Elisabeth et Saint Paul
Passionnés du Christ Jésus
Cette confidence d’Elisabeth de la Trinité, trahissant des accents quasi pauliniens : « Voyez-vous, à son appel l’âme ne peut résister, Il captive, Il enchaîne, on ne s’appartient plus » (Lettre 171) ne pouvait que la rendre réceptive aux paroles de l’Apôtre saisi par le Christ, « à cause de lui j’ai accepté de tout perdre, […] ayant été saisi moi-même par le Christ Jésus » (Ph 3, 8.12). Le caractère passionné de Paul ne pouvait que séduire la jeune carmélite, elle-même éprise d’absolu et elle-même tout aussi enthousiaste que lui à faire connaître et aimer le Christ. N’est-ce pas pour communiquer ce trop grand amour qui l’envahit qu’elle se révèle à son tour grande épistolière ?
Vivre c’est le Christ
Cette sainte de l’intériorité est tout naturellement attirée par les expressions où s’exprime la relation intime de l’Apôtre au Christ, tel ce verset de la Lettre aux Philippiens « pour moi vivre c’est le Christ » (Ph 1, 21) ou encore « je vis, non plus moi, mais c’est le Christ qui vit en moi » (Gal 2, 20) qu’elle reprend pas moins de 25 fois ! Ainsi dans cette lettre adressée au chanoine Angles elle a cette expression, paulinienne s’il en est : « Que je ne sois plus moi mais Lui » (Lettre 294), exprimant ainsi son désir de configuration au Christ.
Un trop grand amour
Son expérience de l’amour miséricordieux de Dieu, un amour qu’elle voit infini, abyssal, « Je sens tant d’amour sur mon âme, c’est comme un Océan en lequel je me plonge, je me perds » (Lettre 177), la rend particulièrement réceptive à cette parole de la Lettre aux Ephésiens qu’une fois découverte, elle gardera sans cesse à ses lèvres : « A cause de son trop grand amour » (Ep 2, 4).

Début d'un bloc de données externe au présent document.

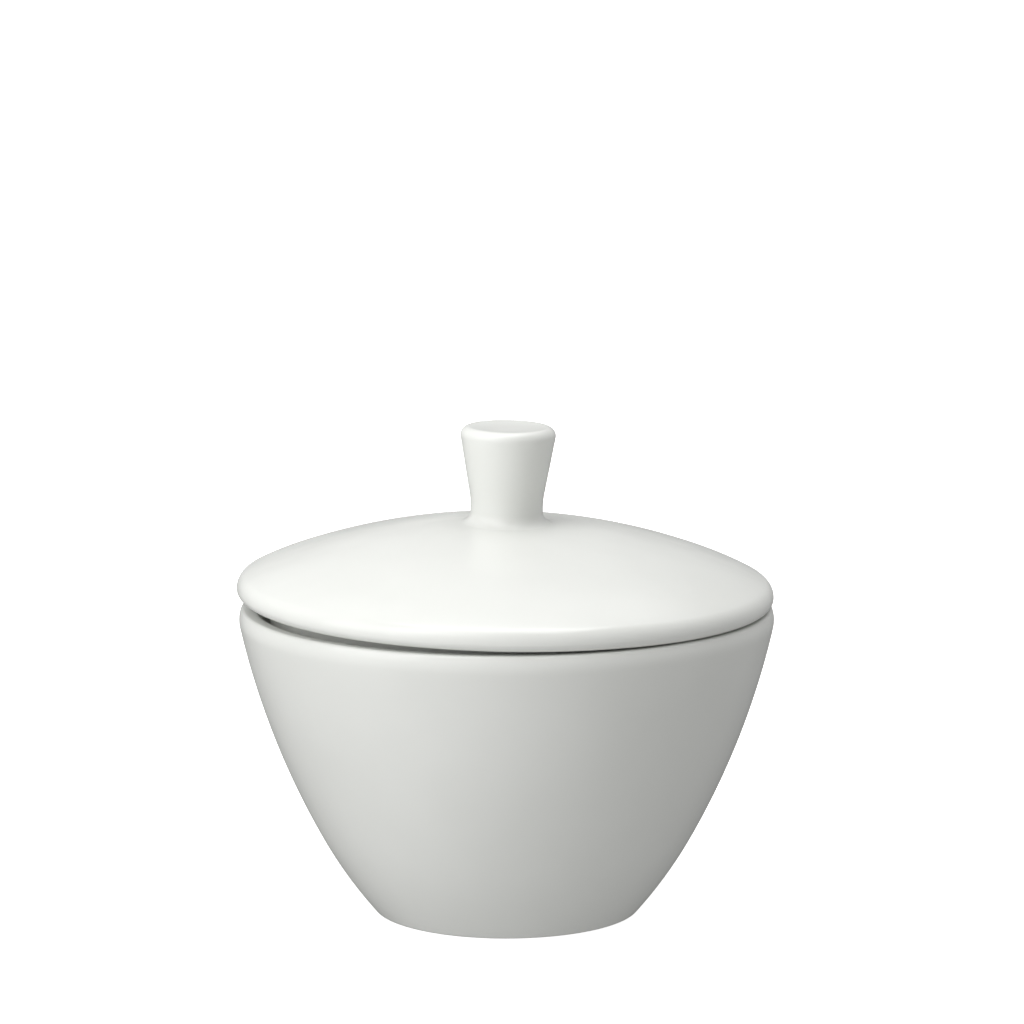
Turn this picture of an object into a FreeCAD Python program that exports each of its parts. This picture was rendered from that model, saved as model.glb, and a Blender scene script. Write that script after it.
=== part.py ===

Elle y reconnaît comme l’œuvre de Dieu en sa vie : « Oh, vois-tu, il y a un mot de saint Paul qui est comme un résumé de ma vie, et que l’on pourrait écrire sur chacun de ses instants : “Propter nimiam charitatem”. Oui, tous ces flots de grâces, c’est “parce qu’Il m’a trop aimée” » (Lettre 280 à sa mère). Et cet amour paternel de Dieu si débordant, que lui fait saisir le début de la Lettre aux Ephésiens, lui fait comprendre aussi sa propre vocation de louange de gloire (Ep 1, 12 cf. Lettre 220)
Être la maison de Dieu
Elle se réjouit aussi des passages pauliniens qui l’aident à saisir comment elle est de la maison de Dieu : « Vous n’êtes plus des hôtes ou des étrangers, mais vous êtes de la cité des saints et de la Maison de Dieu » (Ep 2, 19). Et Elisabeth de s’exclamer : « La Trinité, voilà notre demeure, notre chez nous, la maison paternelle d’où nous ne devons jamais sortir ! » (Le Ciel dans la Foi 2). Et à sa mère elle confie : « Pense, que ton âme est le temple de Dieu, c’est encore saint Paul qui le dit [1 Co 3, 16-17] ; à tout instant du jour et de la nuit les Trois Personnes divines demeurent en toi […] Alors, quand on sait cela, […] on n’est plus jamais seule ! » (Lettre 273).